L’évangile nous oblige à modifier notre manière de juger en nous rappelant, comme le dit un chant que nous connaissons bien : Tout homme est une histoire sacrée, l’homme est à l’image de Dieu. Que j’en sois conscient ou non, que j’y croie ou non, avant d’être homme ou femme, de race blanche ou noire, Français ou Chinois, je suis et tout homme est une créature de Dieu. Nous sommes tous ses enfants. Nous sommes tous frères, d’une même grande famille, même si nous n’avons pas la même manière de parler, les mêmes habitudes, la même culture C’est pour cela que mon prochain, c’est tout le monde et n’importe qui, qu’il soit blanc ou noir, riche bourgeois ou SDF, instruit ou ignorant, Russe ou Ukrainien, Chinois ou Indien, Musulman, incroyant, Bouddhiste ou Chrétien. Et même s’il est mon ennemi. Aimez vos ennemis, nous dit l’évangile, afin d’être vraiment les fils de votre Père du ciel qui fait lever son soleil sur les méchants et sur les bons et tomber sa pluie sur les justes et sur les injustes. (Mt.5,44,45)

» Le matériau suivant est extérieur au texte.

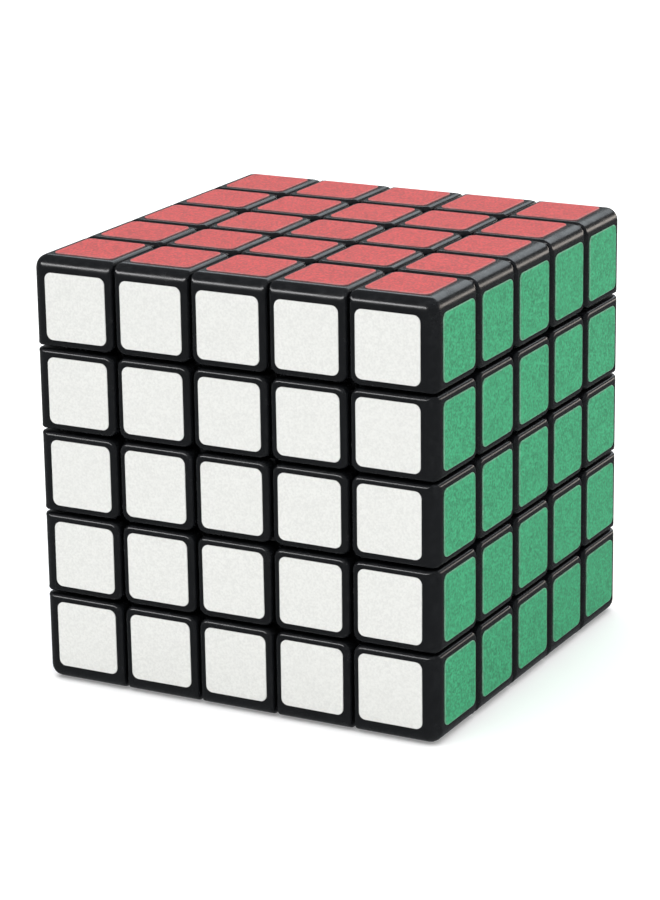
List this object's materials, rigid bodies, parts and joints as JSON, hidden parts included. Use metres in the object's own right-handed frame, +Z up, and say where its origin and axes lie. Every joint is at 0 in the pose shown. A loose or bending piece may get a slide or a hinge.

Que retenir de tout cela ? 

Mon prochain, c’est tout le monde et n’importe qui, parce que tous nous sommes les enfants de notre Père du ciel qui nous a créés. Nous formons tous, malgré nos différences une seule grande famille. Le SDF que je voie dans ma rue comme l’Australien ou le Chinois du bout du monde que je ne connais pas, le Christ est mort pour lui, comme il est mort pour moi. Il est normal que je m’occupe davantage de mon prochain proche, ma femme, mes enfants, les gens de mon quartier que de mon prochain du bout du monde. Mais jamais je ne dois m’enfermer dans mon petit milieu en excluant les autres. Je peux être surpris face à un Ecossais en kilt, une musulmane en voile intégral ou une indienne en sari, n’empêche que nous sommes frères et soeurs, le même Dieu qui est en moi est en eux.